A New York, bilan pour une soirée bouillante : douze arrestations, et quelques incendies. Auteur d'une biographie assez critique de Lindsay (3), Vincent Cannato, professeur à l'Université du Massachusetts à Boston, insiste : «Il y a bien eu des émeutes, des pillages ce soir-là à New York et des briques ont volé au-dessus de la tête de Lindsay. Mais ça n'a rien eu à voir avec les violences ailleurs dans le pays. Ce soir-là a été l'un des meilleurs moments politiques de Lindsay. Harlem était très en colère, et c'était clairement un acte de courage d'y aller de nuit.
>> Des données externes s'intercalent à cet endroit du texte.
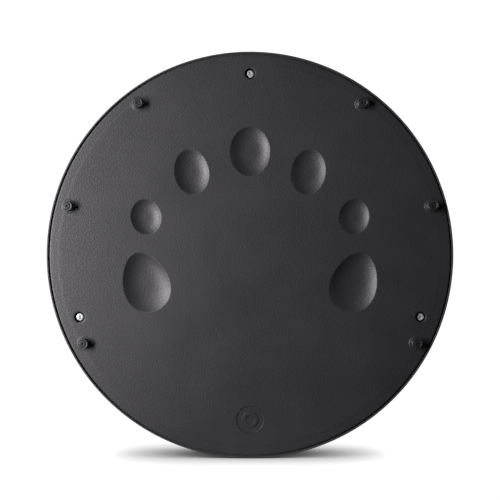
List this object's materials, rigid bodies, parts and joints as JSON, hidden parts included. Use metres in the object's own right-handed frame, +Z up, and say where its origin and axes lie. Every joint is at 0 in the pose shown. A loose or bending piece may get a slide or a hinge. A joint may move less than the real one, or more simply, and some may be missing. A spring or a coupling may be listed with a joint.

Cela a vraiment limité les dégâts.»
Dans sa biographie, Cannato décrit cette figure politique charismatique, mais qui finit brisée politiquement après deux mandats, laissant un New York un peu plus pauvre, un peu plus dangereux qu’avant (la criminalité y a triplé entre 1960 et 1975), paralysé par des grèves.
Figure de l'élite du nord-est des Etats-Unis, très bien éduqué, opposé à la guerre du Vietnam, «Lindsay ne semblait s'intéresser qu'aux communautés pauvres et noires, et pas du tout à la classe moyenne blanche, qu'il n'a jamais comprise» .
Ordre et répression
L'année suivante, il perd l'investiture républicaine, en décalage total avec le virage conservateur qu'a pris le GOP, «devenu soudain le miroir déformant de la classe moyenne blanche» . Pour Clay Risen, «dans les banlieues blanches du pays, terrorisées par les violences diffusées à la télé, en le voyant marcher à Harlem ce soir-là, beaucoup se sont dit qu'il sympathisait avec les émeutiers, au lieu de sévir».
Six mois plus tard, Richard Nixon est élu président. Les conservateurs utilisent ces émeutes comme alibi pour justifier leur rhétorique sur l'ordre et la répression, dans le but affiché de protéger la «majorité silencieuse» - pour ne pas dire blanche. Les ghettos noirs sont désormais vus «comme une entité étrangère au sein des frontières américaines, un cancer qu'il fallait isoler du reste du corps social, résume Risen. La semaine qui a suivi la mort de King constitue un moment charnière dans l'histoire américaine d'après-guerre». Elle conjugue «les frustrations des Noirs, la fin de l'Etat providence, et la réaction de la classe ouvrière blanche, qui ont fait leur chemin dans la psyché nationale» . Et qui sont toujours bel et bien là, cinquante ans plus tard.
(1) Forty Years of Broadway Musical Flops, Macmillan (1992).
(2) A Nation on Fire, America in the Wake of the King Assassination, Wiley (2009).
(3) The Ungovernable City : John Lindsay and His Struggle to Save New York, Basic Books (2001).